Structure

Three-Act Structure

/θriː ækt ˈstrʌk.tʃɚ/ noun
IN ONE SENTENCE

The most widely used storytelling framework, splitting your story into setup, confrontation, and resolution.

Definition

Three-act structure divides a narrative into three sections: Act One (setup), where you introduce your characters, world, and the status quo before something disrupts it; Act Two (confrontation), where your protagonist chases a goal while obstacles pile up; and Act Three (resolution), where the central conflict reaches its climax and gets resolved. It's the storytelling equivalent of a skeleton: invisible when done right, but the thing holding everything upright.

Why It Matters

Almost every story you've loved follows some version of this shape, even when it's been disguised, scrambled, or deliberately subverted. Understanding three-act structure gives you a reliable foundation so you can spend your creative energy on voice, character, and surprise instead of wondering why your story feels like it's wandering. It's not a cage. It's a launchpad.

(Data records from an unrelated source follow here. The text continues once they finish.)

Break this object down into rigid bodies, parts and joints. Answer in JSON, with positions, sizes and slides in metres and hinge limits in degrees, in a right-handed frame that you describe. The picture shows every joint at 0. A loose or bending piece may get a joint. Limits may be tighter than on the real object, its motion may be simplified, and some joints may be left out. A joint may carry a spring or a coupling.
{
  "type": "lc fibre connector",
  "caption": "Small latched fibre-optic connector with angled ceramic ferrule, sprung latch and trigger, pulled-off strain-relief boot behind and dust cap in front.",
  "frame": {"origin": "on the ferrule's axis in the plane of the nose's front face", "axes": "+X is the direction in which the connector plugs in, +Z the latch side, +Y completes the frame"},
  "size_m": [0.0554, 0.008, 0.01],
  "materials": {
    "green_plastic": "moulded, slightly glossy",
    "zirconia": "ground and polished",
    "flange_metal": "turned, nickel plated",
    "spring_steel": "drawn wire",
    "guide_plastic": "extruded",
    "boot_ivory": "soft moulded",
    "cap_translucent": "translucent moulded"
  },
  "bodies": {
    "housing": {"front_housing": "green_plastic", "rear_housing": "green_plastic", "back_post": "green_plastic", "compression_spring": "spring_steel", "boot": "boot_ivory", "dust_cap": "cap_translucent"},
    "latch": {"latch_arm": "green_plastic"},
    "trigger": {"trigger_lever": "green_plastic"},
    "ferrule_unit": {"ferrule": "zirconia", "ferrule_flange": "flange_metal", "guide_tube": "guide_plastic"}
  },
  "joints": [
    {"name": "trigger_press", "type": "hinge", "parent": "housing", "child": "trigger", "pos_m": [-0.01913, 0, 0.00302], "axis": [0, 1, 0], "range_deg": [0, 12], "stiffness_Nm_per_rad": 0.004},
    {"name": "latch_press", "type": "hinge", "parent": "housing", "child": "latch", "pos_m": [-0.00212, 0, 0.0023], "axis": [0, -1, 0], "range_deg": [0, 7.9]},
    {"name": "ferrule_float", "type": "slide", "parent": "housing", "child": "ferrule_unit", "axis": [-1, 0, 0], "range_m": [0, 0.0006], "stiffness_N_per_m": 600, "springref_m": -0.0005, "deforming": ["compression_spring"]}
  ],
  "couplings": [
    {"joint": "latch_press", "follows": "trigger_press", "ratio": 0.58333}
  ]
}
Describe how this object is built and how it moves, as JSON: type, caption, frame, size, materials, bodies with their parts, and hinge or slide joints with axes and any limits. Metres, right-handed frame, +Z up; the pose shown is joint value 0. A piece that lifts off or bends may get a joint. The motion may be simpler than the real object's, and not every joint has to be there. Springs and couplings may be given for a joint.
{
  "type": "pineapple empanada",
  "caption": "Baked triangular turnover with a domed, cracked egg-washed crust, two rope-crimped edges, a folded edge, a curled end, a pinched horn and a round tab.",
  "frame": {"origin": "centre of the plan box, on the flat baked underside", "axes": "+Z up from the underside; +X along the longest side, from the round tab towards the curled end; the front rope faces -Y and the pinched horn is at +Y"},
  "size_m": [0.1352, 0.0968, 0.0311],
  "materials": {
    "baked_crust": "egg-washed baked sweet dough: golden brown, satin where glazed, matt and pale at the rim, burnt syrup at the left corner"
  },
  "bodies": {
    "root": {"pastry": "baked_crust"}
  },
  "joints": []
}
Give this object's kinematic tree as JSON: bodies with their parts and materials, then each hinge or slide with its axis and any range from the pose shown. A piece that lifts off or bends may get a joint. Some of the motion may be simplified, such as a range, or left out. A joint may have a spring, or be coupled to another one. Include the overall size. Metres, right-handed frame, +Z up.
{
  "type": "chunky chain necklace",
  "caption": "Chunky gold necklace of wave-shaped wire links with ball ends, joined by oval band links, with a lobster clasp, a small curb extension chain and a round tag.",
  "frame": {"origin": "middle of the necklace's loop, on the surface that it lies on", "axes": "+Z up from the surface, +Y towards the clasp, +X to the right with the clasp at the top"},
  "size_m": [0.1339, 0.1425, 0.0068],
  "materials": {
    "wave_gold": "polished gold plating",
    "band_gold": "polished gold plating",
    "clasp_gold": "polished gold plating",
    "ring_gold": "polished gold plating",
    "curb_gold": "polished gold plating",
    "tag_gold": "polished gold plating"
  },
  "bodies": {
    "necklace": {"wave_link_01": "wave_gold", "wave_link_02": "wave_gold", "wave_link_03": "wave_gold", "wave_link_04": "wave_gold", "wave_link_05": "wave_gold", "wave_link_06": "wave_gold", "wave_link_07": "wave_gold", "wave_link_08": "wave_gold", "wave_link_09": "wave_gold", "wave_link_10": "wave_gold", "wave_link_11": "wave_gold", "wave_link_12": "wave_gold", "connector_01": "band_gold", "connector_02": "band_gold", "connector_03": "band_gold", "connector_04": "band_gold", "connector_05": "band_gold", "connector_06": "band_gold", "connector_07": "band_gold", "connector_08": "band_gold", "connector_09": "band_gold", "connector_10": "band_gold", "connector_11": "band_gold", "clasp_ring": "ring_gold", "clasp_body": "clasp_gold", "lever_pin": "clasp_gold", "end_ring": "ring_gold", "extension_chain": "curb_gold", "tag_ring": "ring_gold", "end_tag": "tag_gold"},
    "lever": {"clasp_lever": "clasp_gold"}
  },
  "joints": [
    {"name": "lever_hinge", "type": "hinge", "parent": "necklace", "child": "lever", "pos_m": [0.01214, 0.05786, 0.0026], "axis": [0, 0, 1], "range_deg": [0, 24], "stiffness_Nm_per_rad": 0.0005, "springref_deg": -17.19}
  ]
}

Types of Three-Act Structure

Act One (Setup) +
Act Two (Confrontation) +
Act Three (Resolution) +

Famous Examples

The Hunger Games — Suzanne Collins

A textbook three-act structure: District 12 and the Reaping (setup), surviving the arena (confrontation), and the berry gambit plus its political fallout (resolution).

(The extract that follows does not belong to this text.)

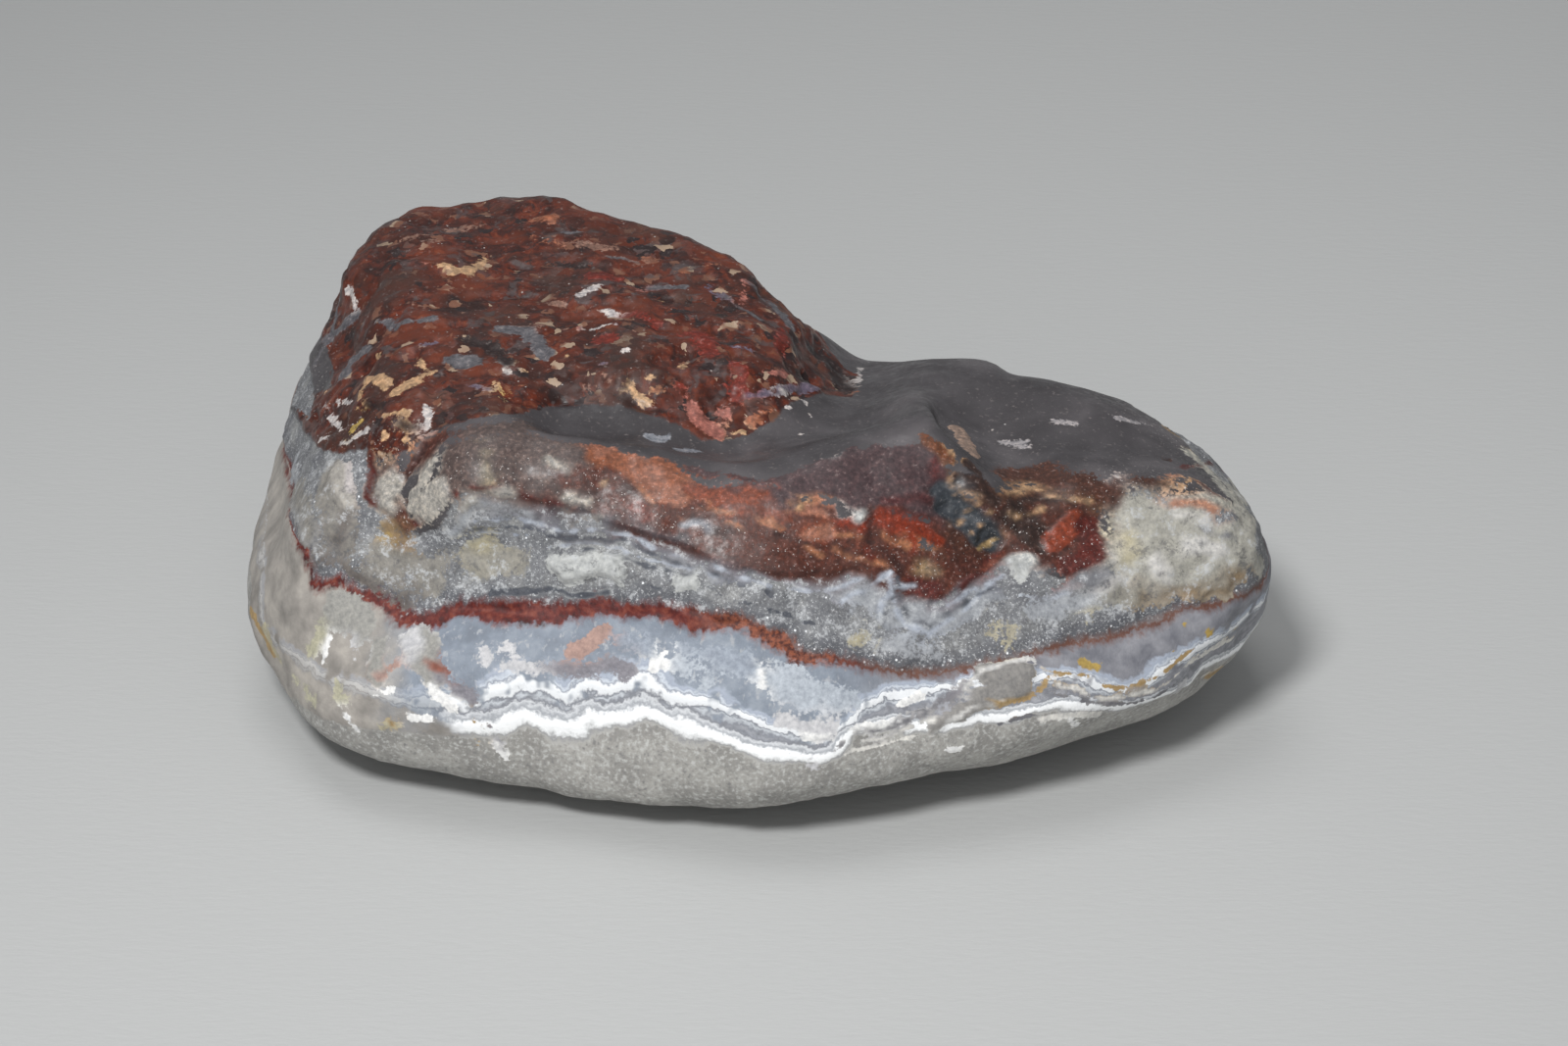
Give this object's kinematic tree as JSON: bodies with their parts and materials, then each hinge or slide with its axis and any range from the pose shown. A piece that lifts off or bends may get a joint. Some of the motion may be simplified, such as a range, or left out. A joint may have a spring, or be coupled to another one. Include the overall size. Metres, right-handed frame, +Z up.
{
  "type": "tumbled chalcedony stone",
  "caption": "Tumbled chalcedony pebble with a jasper hump, a hollowed top behind a raised lip and a layered, banded front; it lies on a small worn flat.",
  "frame": {"origin": "middle of the bounding box in plan, at the height of the flat that the stone rests on", "axes": "+X along the stone's length towards its narrow end, +Y towards its back, +Z up"},
  "size_m": [0.037, 0.0288, 0.0129],
  "materials": {
    "chalcedony": "tumbled: glossy on the jasper and the grey chalcedony, satin to frosted on the quartz bands, with a dark red seam, white lace lines and red-brown jasper"
  },
  "bodies": {
    "root": {"chalcedony_stone": "chalcedony"}
  },
  "joints": []
}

Pride and Prejudice — Jane Austen

Elizabeth's snap judgments about Darcy (setup), the escalating misunderstandings and Wickham revelations (confrontation), and the reconciliation leading to a double wedding (resolution).

Get Out — Jordan Peele

Chris visiting Rose's family (setup), uncovering the horrifying truth (confrontation), and his desperate escape (resolution). The act breaks are razor-sharp.

The Great Gatsby — F. Scott Fitzgerald

Nick arrives in West Egg and meets Gatsby (setup), Gatsby's obsessive pursuit of Daisy and growing tensions (confrontation), the plaza confrontation and Gatsby's death (resolution).

Common Mistakes

The saggy middle problem

Break Act Two into two halves with a strong midpoint that shifts the protagonist from reactive to proactive (or the reverse). Think of it as a mini act break within the act.

Rushing through Act One

Readers need to care about your character before you throw them into conflict. Give us at least one scene showing who they are in their normal world, so the disruption actually means something.

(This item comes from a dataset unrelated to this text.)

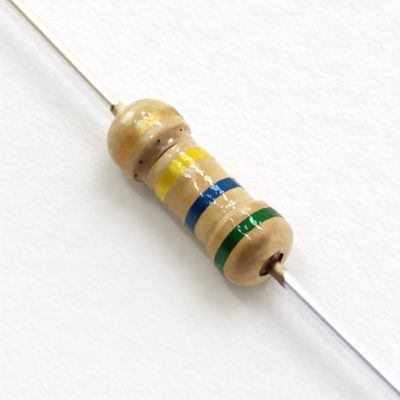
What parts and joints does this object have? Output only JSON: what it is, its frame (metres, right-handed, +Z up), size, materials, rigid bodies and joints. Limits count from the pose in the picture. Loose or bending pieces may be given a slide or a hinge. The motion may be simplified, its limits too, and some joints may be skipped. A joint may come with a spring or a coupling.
{
  "type": "axial resistor",
  "caption": "Axial carbon-film resistor with a glossy dog-bone coat, colour bands and a slightly bent tinned wire lead at each end.",
  "frame": {"origin": "the middle of the footprint, on the surface that the resistor lies on", "axes": "+X along the body from the gold tolerance band towards the green first band, +Z up, and the leads bend down and slightly towards +Y"},
  "size_m": [0.065, 0.0034, 0.0033],
  "materials": {
    "ceramic": "matt white alumina rod",
    "carbon_film": "thin dark grey carbon film",
    "plated_cap": "tin-plated pressed steel, satin",
    "tinned_wire": "bright tinned copper wire",
    "lacquer": "glossy, slightly translucent beige lacquer, uneven",
    "green_paint": "glossy green ink",
    "blue_paint": "glossy deep blue ink",
    "yellow_paint": "glossy yellow ink",
    "gold_paint": "metallic gold ink, mottled, with ragged edges"
  },
  "bodies": {
    "root": {"ceramic_core": "ceramic", "carbon_film": "carbon_film", "end_cap_front": "plated_cap", "end_cap_rear": "plated_cap", "lead_front": "tinned_wire", "lead_rear": "tinned_wire", "lacquer_coat": "lacquer", "band_green": "green_paint", "band_blue": "blue_paint", "band_yellow": "yellow_paint", "band_gold": "gold_paint"}
  },
  "joints": []
}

Treating all three acts as equal in length

The standard ratio is roughly 25/50/25. Act Two needs room to breathe because it carries the bulk of your story's complications and character development.

Thinking three-act structure is a rigid formula

It's more like gravity than a blueprint. You can stretch it, subvert it, or disguise it, but understanding it helps you break the rules on purpose instead of by accident.

Try It Yourself

Quick Exercise

Pick a movie you love and pinpoint the exact moments where Act One ends and Act Two begins, and where Act Two ends and Act Three begins. Write down what event triggers each transition. Then look at your own work-in-progress and find the same two turning points. If you can't locate them, that might explain why the pacing feels off.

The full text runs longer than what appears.